The issues, according to him, were strengthening monetary transmission to ensure lower lending rates for the real sector and advancing credible fiscal consolidation to safeguard macroeconomic stability.

“If supported by structural reforms and disciplined fiscal management, the current policy direction could unlock a stronger investment cycle and more durable economic growth,” he said.

Yusuf said the easing was underpinned by notable macroeconomic progress, such as sustained disinflation, improved external reserves, relative exchange-rate stability, which had helped anchor inflation expectations, improving balance of trade position.

He stated, “These indicators collectively signal strengthening macroeconomic resilience. The CBN’s decision demonstrates responsiveness to data and reinforces policy credibility. The CPPE commends the monetary authorities for consolidating stability gains while cautiously pivoting toward growth.”

According to Yusuf, the rate cut would send a positive signal to investors and the business community.

He said, “Given the significant cost pressures businesses have faced over the past two years — energy, logistics, exchange rate volatility, and high interest rates — even modest monetary accommodation provides psychological and financial relief.

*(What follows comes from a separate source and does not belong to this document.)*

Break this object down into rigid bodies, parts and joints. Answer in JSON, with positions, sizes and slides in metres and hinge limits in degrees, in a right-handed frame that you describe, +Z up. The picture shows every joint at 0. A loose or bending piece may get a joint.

“However, the real impact will depend on transmission effectiveness” because the major concern remains the weak transmission mechanism between monetary policy adjustments and actual lending rates in the real economy.”

He said “strengthening policy transmission should be a priority”.

Yusuf stated, “This may require complementary measures to ease liquidity constraints, improve credit-risk frameworks, and reduce distortions in government domestic borrowing patterns. Monetary easing must reach the real economy to deliver meaningful growth outcomes.”

He stated that while monetary policy was moving in the right direction, fiscal vulnerabilities had remained significant, adding, “Without fiscal consolidation, monetary easing could be undermined by continued fiscal pressures and crowding-out effects in the financial system. Policy coordination between fiscal and monetary authorities is therefore essential.”